▸ **SUPPLIED INFORMATION**

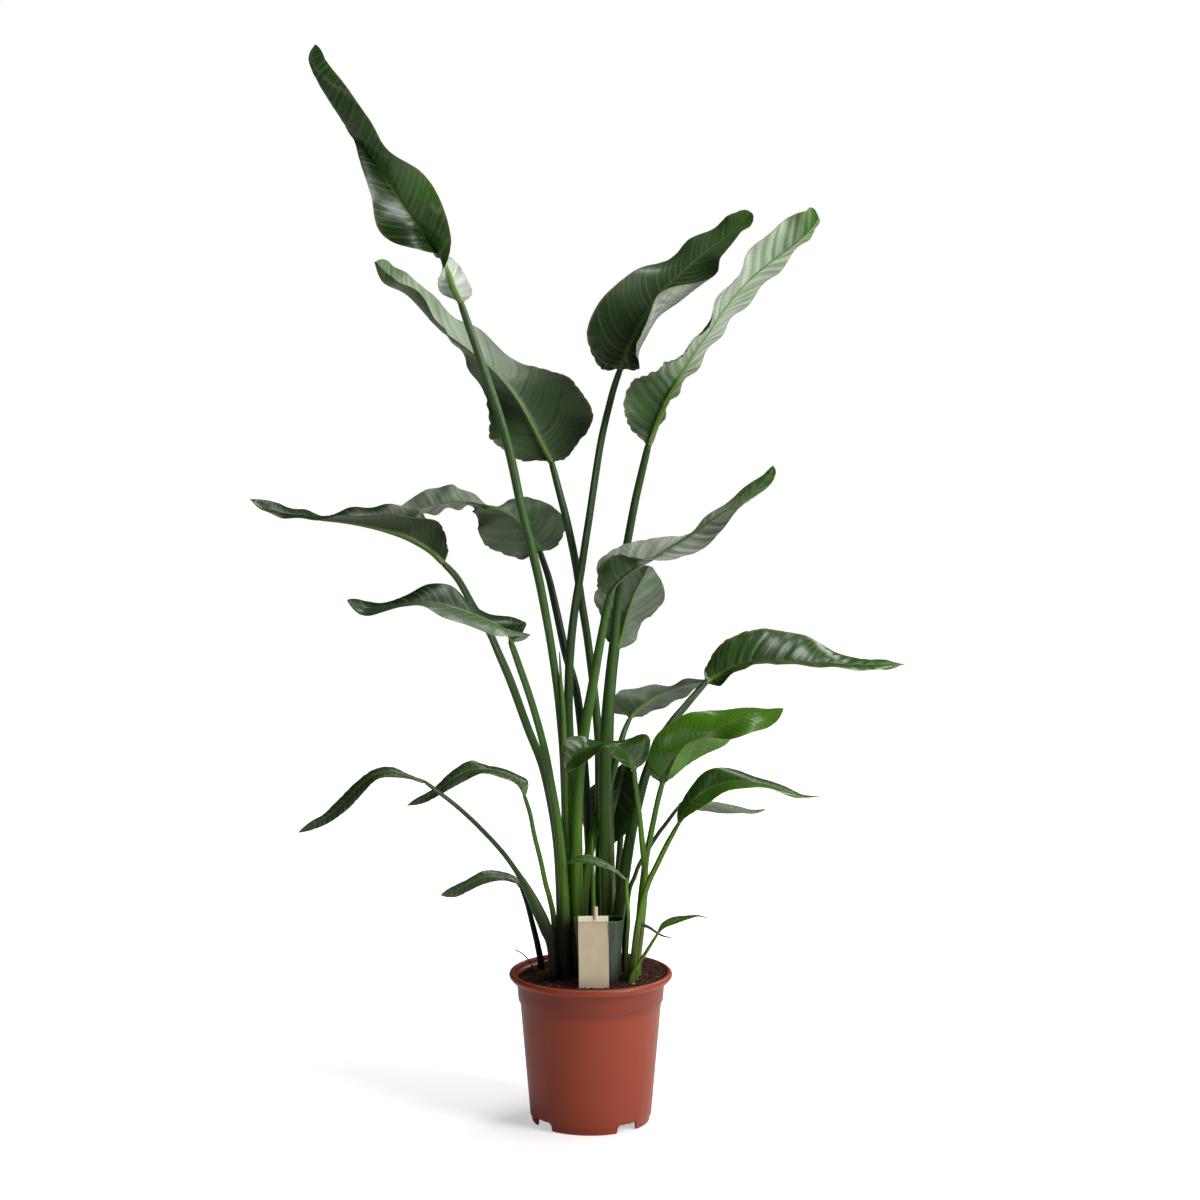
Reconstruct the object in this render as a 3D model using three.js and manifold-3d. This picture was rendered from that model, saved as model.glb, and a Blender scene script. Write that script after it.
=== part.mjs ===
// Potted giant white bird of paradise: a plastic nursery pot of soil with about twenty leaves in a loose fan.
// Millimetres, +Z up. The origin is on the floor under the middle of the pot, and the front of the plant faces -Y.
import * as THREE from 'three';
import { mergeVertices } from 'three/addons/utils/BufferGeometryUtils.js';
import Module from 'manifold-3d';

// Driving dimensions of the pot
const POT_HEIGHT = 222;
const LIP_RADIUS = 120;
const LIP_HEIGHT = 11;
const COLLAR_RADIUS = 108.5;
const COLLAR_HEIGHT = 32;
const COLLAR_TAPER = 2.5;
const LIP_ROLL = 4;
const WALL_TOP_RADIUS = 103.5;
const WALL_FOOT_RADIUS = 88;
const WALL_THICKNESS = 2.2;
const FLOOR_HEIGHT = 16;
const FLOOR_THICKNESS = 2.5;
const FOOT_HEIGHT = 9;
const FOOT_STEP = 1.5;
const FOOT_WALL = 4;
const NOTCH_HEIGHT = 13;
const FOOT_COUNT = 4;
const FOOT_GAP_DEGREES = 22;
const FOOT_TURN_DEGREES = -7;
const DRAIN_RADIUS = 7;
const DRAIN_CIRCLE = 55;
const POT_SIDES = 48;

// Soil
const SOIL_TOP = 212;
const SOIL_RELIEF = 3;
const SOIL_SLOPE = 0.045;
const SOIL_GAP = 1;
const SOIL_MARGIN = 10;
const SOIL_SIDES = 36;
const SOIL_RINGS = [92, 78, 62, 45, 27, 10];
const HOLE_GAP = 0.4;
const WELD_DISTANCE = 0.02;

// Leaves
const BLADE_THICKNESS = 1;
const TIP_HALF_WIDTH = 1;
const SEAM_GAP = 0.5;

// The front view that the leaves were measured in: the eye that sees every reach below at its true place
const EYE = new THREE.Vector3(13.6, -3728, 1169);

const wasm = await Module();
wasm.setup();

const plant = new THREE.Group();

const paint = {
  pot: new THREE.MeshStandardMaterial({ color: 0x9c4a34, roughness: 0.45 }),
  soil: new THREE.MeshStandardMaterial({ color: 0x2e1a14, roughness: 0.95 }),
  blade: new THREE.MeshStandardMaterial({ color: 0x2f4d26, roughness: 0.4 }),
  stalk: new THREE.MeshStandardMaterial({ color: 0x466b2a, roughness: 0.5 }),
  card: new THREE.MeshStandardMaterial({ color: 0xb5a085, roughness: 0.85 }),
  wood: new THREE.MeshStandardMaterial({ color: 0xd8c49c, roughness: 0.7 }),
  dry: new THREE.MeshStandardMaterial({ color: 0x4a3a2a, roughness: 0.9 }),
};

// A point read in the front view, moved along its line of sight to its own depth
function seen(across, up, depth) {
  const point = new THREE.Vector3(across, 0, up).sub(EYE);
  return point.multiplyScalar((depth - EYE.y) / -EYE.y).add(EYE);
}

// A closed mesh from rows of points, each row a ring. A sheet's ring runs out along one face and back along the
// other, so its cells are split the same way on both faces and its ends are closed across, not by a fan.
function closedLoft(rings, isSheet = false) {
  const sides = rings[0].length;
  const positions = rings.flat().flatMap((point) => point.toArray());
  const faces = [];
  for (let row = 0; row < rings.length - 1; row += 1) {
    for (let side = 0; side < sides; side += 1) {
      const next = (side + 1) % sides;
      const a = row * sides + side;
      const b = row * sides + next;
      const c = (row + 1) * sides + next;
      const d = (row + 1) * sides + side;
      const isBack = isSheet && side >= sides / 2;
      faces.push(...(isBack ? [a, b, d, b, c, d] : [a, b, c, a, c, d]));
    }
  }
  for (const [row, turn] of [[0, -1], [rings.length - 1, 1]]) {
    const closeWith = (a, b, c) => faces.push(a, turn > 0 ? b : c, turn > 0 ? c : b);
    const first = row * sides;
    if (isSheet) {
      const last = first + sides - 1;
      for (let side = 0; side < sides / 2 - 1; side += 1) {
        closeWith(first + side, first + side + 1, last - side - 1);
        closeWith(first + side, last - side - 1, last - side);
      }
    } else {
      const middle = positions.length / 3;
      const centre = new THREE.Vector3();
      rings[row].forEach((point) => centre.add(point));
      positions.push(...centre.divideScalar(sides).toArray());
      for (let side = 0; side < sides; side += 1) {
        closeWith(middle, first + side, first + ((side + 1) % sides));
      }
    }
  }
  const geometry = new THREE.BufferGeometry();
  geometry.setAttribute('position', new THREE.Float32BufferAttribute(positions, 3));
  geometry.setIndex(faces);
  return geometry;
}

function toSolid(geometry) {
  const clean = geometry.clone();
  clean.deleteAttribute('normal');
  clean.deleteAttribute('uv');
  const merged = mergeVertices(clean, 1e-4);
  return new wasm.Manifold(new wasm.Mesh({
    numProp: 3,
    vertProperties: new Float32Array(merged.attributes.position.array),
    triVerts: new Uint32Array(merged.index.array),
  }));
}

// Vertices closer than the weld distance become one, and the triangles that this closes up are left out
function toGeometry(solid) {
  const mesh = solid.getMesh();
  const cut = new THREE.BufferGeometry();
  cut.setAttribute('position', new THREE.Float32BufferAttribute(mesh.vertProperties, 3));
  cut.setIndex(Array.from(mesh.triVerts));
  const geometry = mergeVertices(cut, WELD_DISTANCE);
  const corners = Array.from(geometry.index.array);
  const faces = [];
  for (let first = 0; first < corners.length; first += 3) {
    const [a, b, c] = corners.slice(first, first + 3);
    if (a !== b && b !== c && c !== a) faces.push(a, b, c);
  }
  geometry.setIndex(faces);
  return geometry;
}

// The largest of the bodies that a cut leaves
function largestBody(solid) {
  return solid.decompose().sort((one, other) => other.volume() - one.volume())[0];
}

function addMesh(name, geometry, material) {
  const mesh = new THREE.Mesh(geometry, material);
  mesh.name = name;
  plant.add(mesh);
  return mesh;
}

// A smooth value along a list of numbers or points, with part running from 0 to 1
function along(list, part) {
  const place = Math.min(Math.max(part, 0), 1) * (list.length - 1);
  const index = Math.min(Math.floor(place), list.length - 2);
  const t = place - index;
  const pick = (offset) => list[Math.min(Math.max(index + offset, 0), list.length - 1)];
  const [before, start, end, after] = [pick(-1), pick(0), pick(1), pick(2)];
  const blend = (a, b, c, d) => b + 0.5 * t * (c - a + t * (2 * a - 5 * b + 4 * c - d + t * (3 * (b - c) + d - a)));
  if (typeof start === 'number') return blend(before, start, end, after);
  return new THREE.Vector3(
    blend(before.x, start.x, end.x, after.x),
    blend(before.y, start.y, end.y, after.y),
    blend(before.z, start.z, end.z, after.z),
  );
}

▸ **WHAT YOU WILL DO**
Using the listing above, reproduce each line without omission.

▸ **ANSWER TO THE TASK**
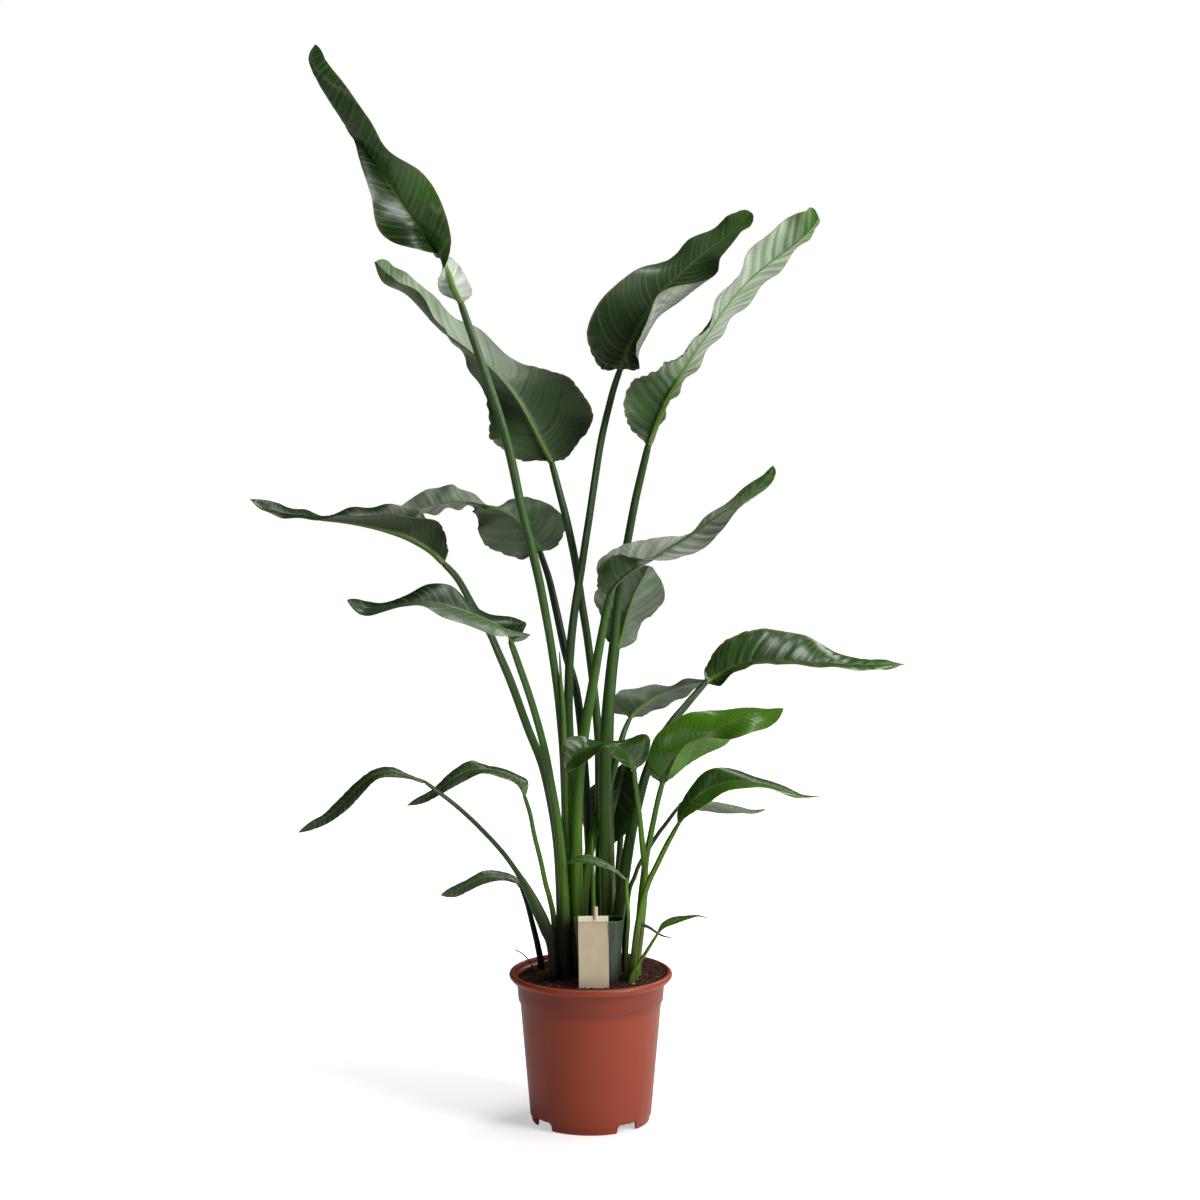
Reconstruct the object in this render as a 3D model using three.js and manifold-3d. This picture was rendered from that model, saved as model.glb, and a Blender scene script. Write that script after it.
=== part.mjs ===
// Potted giant white bird of paradise: a plastic nursery pot of soil with about twenty leaves in a loose fan.
// Millimetres, +Z up. The origin is on the floor under the middle of the pot, and the front of the plant faces -Y.
import * as THREE from 'three';
import { mergeVertices } from 'three/addons/utils/BufferGeometryUtils.js';
import Module from 'manifold-3d';

// Driving dimensions of the pot
const POT_HEIGHT = 222;
const LIP_RADIUS = 120;
const LIP_HEIGHT = 11;
const COLLAR_RADIUS = 108.5;
const COLLAR_HEIGHT = 32;
const COLLAR_TAPER = 2.5;
const LIP_ROLL = 4;
const WALL_TOP_RADIUS = 103.5;
const WALL_FOOT_RADIUS = 88;
const WALL_THICKNESS = 2.2;
const FLOOR_HEIGHT = 16;
const FLOOR_THICKNESS = 2.5;
const FOOT_HEIGHT = 9;
const FOOT_STEP = 1.5;
const FOOT_WALL = 4;
const NOTCH_HEIGHT = 13;
const FOOT_COUNT = 4;
const FOOT_GAP_DEGREES = 22;
const FOOT_TURN_DEGREES = -7;
const DRAIN_RADIUS = 7;
const DRAIN_CIRCLE = 55;
const POT_SIDES = 48;

// Soil
const SOIL_TOP = 212;
const SOIL_RELIEF = 3;
const SOIL_SLOPE = 0.045;
const SOIL_GAP = 1;
const SOIL_MARGIN = 10;
const SOIL_SIDES = 36;
const SOIL_RINGS = [92, 78, 62, 45, 27, 10];
const HOLE_GAP = 0.4;
const WELD_DISTANCE = 0.02;

// Leaves
const BLADE_THICKNESS = 1;
const TIP_HALF_WIDTH = 1;
const SEAM_GAP = 0.5;

// The front view that the leaves were measured in: the eye that sees every reach below at its true place
const EYE = new THREE.Vector3(13.6, -3728, 1169);

const wasm = await Module();
wasm.setup();

const plant = new THREE.Group();

const paint = {
  pot: new THREE.MeshStandardMaterial({ color: 0x9c4a34, roughness: 0.45 }),
  soil: new THREE.MeshStandardMaterial({ color: 0x2e1a14, roughness: 0.95 }),
  blade: new THREE.MeshStandardMaterial({ color: 0x2f4d26, roughness: 0.4 }),
  stalk: new THREE.MeshStandardMaterial({ color: 0x466b2a, roughness: 0.5 }),
  card: new THREE.MeshStandardMaterial({ color: 0xb5a085, roughness: 0.85 }),
  wood: new THREE.MeshStandardMaterial({ color: 0xd8c49c, roughness: 0.7 }),
  dry: new THREE.MeshStandardMaterial({ color: 0x4a3a2a, roughness: 0.9 }),
};

// A point read in the front view, moved along its line of sight to its own depth
function seen(across, up, depth) {
  const point = new THREE.Vector3(across, 0, up).sub(EYE);
  return point.multiplyScalar((depth - EYE.y) / -EYE.y).add(EYE);
}

// A closed mesh from rows of points, each row a ring. A sheet's ring runs out along one face and back along the
// other, so its cells are split the same way on both faces and its ends are closed across, not by a fan.
function closedLoft(rings, isSheet = false) {
  const sides = rings[0].length;
  const positions = rings.flat().flatMap((point) => point.toArray());
  const faces = [];
  for (let row = 0; row < rings.length - 1; row += 1) {
    for (let side = 0; side < sides; side += 1) {
      const next = (side + 1) % sides;
      const a = row * sides + side;
      const b = row * sides + next;
      const c = (row + 1) * sides + next;
      const d = (row + 1) * sides + side;
      const isBack = isSheet && side >= sides / 2;
      faces.push(...(isBack ? [a, b, d, b, c, d] : [a, b, c, a, c, d]));
    }
  }
  for (const [row, turn] of [[0, -1], [rings.length - 1, 1]]) {
    const closeWith = (a, b, c) => faces.push(a, turn > 0 ? b : c, turn > 0 ? c : b);
    const first = row * sides;
    if (isSheet) {
      const last = first + sides - 1;
      for (let side = 0; side < sides / 2 - 1; side += 1) {
        closeWith(first + side, first + side + 1, last - side - 1);
        closeWith(first + side, last - side - 1, last - side);
      }
    } else {
      const middle = positions.length / 3;
      const centre = new THREE.Vector3();
      rings[row].forEach((point) => centre.add(point));
      positions.push(...centre.divideScalar(sides).toArray());
      for (let side = 0; side < sides; side += 1) {
        closeWith(middle, first + side, first + ((side + 1) % sides));
      }
    }
  }
  const geometry = new THREE.BufferGeometry();
  geometry.setAttribute('position', new THREE.Float32BufferAttribute(positions, 3));
  geometry.setIndex(faces);
  return geometry;
}

function toSolid(geometry) {
  const clean = geometry.clone();
  clean.deleteAttribute('normal');
  clean.deleteAttribute('uv');
  const merged = mergeVertices(clean, 1e-4);
  return new wasm.Manifold(new wasm.Mesh({
    numProp: 3,
    vertProperties: new Float32Array(merged.attributes.position.array),
    triVerts: new Uint32Array(merged.index.array),
  }));
}

// Vertices closer than the weld distance become one, and the triangles that this closes up are left out
function toGeometry(solid) {
  const mesh = solid.getMesh();
  const cut = new THREE.BufferGeometry();
  cut.setAttribute('position', new THREE.Float32BufferAttribute(mesh.vertProperties, 3));
  cut.setIndex(Array.from(mesh.triVerts));
  const geometry = mergeVertices(cut, WELD_DISTANCE);
  const corners = Array.from(geometry.index.array);
  const faces = [];
  for (let first = 0; first < corners.length; first += 3) {
    const [a, b, c] = corners.slice(first, first + 3);
    if (a !== b && b !== c && c !== a) faces.push(a, b, c);
  }
  geometry.setIndex(faces);
  return geometry;
}

// The largest of the bodies that a cut leaves
function largestBody(solid) {
  return solid.decompose().sort((one, other) => other.volume() - one.volume())[0];
}

function addMesh(name, geometry, material) {
  const mesh = new THREE.Mesh(geometry, material);
  mesh.name = name;
  plant.add(mesh);
  return mesh;
}

// A smooth value along a list of numbers or points, with part running from 0 to 1
function along(list, part) {
  const place = Math.min(Math.max(part, 0), 1) * (list.length - 1);
  const index = Math.min(Math.floor(place), list.length - 2);
  const t = place - index;
  const pick = (offset) => list[Math.min(Math.max(index + offset, 0), list.length - 1)];
  const [before, start, end, after] = [pick(-1), pick(0), pick(1), pick(2)];
  const blend = (a, b, c, d) => b + 0.5 * t * (c - a + t * (2 * a - 5 * b + 4 * c - d + t * (3 * (b - c) + d - a)));
  if (typeof start === 'number') return blend(before, start, end, after);
  return new THREE.Vector3(
    blend(before.x, start.x, end.x, after.x),
    blend(before.y, start.y, end.y, after.y),
    blend(before.z, start.z, end.z, after.z),
  );
}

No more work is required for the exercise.